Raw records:

===============

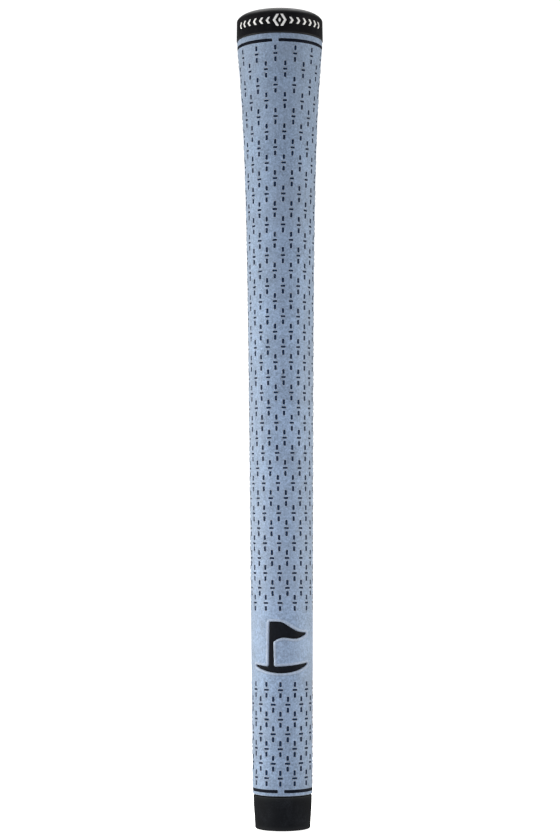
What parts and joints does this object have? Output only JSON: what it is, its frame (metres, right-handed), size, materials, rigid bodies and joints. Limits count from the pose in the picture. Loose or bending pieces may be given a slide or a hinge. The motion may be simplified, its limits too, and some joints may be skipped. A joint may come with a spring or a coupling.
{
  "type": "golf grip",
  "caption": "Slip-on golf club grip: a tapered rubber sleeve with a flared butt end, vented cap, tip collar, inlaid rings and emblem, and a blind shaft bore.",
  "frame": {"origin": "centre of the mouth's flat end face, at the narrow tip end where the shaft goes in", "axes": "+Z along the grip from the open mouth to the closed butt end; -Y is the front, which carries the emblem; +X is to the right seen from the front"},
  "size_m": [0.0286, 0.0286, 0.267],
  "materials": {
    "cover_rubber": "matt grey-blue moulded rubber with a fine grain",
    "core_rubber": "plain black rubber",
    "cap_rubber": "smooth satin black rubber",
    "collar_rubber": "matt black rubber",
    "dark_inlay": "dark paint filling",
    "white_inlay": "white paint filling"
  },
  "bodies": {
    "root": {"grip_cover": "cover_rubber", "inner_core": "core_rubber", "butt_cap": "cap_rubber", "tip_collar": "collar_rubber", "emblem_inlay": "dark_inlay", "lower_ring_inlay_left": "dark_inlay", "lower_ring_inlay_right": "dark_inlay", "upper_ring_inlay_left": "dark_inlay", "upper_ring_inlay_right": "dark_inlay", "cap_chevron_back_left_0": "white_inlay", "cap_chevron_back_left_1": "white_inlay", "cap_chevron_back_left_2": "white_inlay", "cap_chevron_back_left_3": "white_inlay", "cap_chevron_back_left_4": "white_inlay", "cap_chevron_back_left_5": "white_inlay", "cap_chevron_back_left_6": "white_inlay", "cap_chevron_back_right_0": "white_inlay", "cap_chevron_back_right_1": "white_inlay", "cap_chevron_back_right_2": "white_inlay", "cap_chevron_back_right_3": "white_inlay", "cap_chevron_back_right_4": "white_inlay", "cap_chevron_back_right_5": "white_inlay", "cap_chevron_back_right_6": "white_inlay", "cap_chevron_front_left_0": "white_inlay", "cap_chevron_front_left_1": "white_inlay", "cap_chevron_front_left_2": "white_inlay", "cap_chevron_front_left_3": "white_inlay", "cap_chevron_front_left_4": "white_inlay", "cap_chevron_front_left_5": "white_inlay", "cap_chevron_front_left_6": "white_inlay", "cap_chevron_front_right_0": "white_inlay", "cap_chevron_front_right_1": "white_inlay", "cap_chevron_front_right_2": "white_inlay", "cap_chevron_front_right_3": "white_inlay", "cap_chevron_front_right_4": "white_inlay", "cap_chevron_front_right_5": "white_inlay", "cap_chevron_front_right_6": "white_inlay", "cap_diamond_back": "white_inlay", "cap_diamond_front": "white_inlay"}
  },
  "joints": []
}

===============

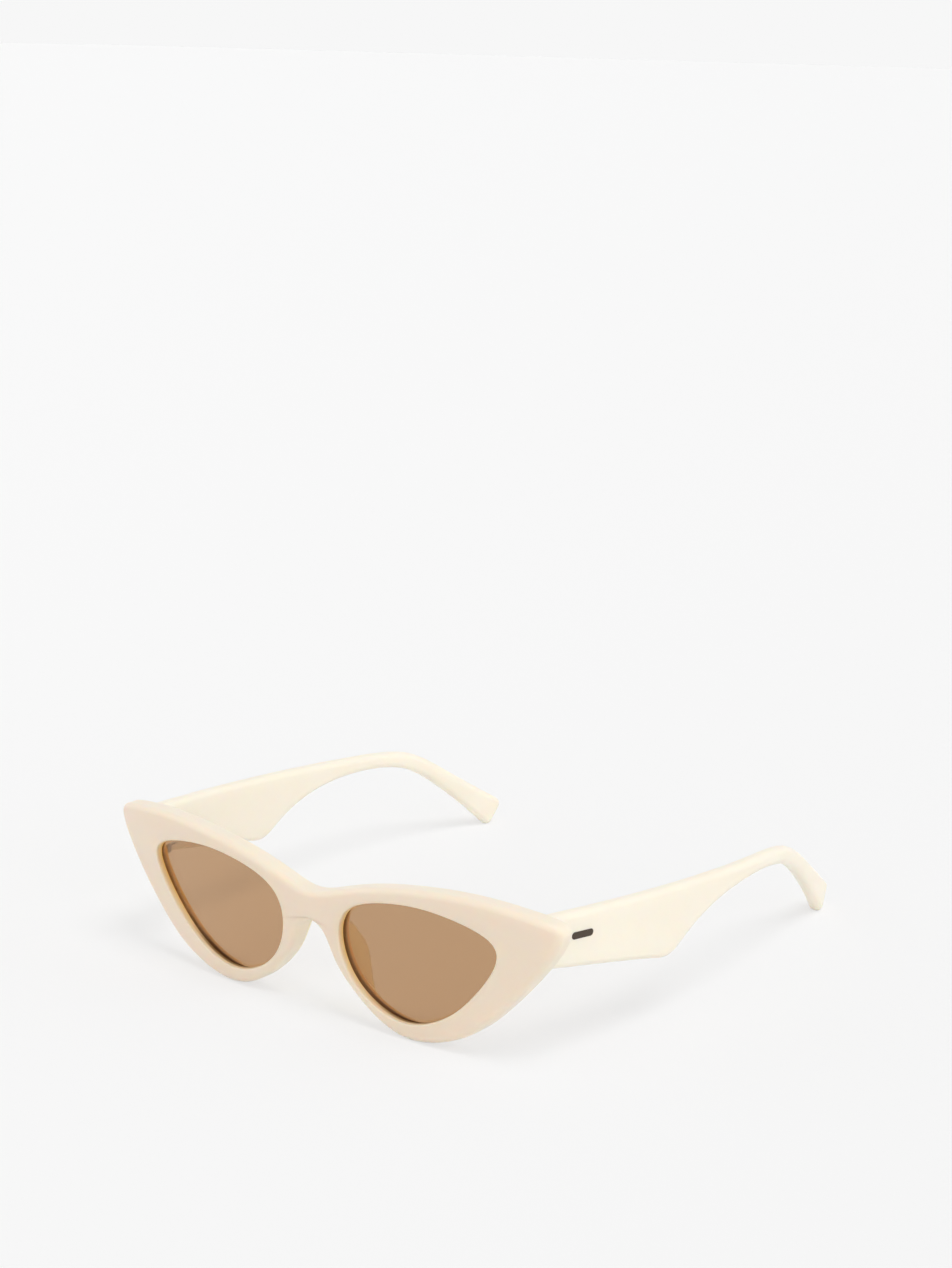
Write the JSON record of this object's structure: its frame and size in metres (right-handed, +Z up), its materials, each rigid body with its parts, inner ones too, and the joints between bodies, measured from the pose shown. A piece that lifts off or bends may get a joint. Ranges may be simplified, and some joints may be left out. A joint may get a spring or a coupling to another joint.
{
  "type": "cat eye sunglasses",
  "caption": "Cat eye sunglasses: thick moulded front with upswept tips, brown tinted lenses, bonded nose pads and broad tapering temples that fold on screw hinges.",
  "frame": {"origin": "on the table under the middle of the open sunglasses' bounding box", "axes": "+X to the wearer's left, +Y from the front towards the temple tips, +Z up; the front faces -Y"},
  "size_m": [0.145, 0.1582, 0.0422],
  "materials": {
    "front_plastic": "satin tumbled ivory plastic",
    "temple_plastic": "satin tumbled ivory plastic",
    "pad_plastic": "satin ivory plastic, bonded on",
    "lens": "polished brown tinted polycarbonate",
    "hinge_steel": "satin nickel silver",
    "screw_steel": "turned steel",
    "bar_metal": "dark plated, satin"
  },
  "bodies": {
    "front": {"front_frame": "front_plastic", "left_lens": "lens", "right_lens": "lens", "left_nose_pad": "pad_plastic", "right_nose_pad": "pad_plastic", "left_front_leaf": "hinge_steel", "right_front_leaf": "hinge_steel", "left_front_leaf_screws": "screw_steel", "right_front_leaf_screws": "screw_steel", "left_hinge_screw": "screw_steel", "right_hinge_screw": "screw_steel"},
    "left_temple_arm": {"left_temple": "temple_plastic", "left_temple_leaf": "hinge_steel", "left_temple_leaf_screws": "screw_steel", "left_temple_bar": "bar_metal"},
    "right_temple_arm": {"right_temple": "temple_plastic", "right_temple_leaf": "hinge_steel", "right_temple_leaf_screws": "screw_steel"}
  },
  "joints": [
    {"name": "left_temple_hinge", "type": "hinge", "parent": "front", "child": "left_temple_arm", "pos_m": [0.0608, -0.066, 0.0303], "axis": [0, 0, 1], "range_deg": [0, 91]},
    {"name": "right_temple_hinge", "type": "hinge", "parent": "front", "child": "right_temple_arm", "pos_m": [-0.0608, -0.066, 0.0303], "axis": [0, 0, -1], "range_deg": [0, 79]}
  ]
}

===============

**Exercise task**
In the lines above, find each one with "object" and list it.

**Written solution**
What parts and joints does this object have? Output only JSON: what it is, its frame (metres, right-handed), size, materials, rigid bodies and joints. Limits count from the pose in the picture. Loose or bending pieces may be given a slide or a hinge. The motion may be simplified, its limits too, and some joints may be skipped. A joint may come with a spring or a coupling.
Write the JSON record of this object's structure: its frame and size in metres (right-handed, +Z up), its materials, each rigid body with its parts, inner ones too, and the joints between bodies, measured from the pose shown. A piece that lifts off or bends may get a joint. Ranges may be simplified, and some joints may be left out. A joint may get a spring or a coupling to another joint.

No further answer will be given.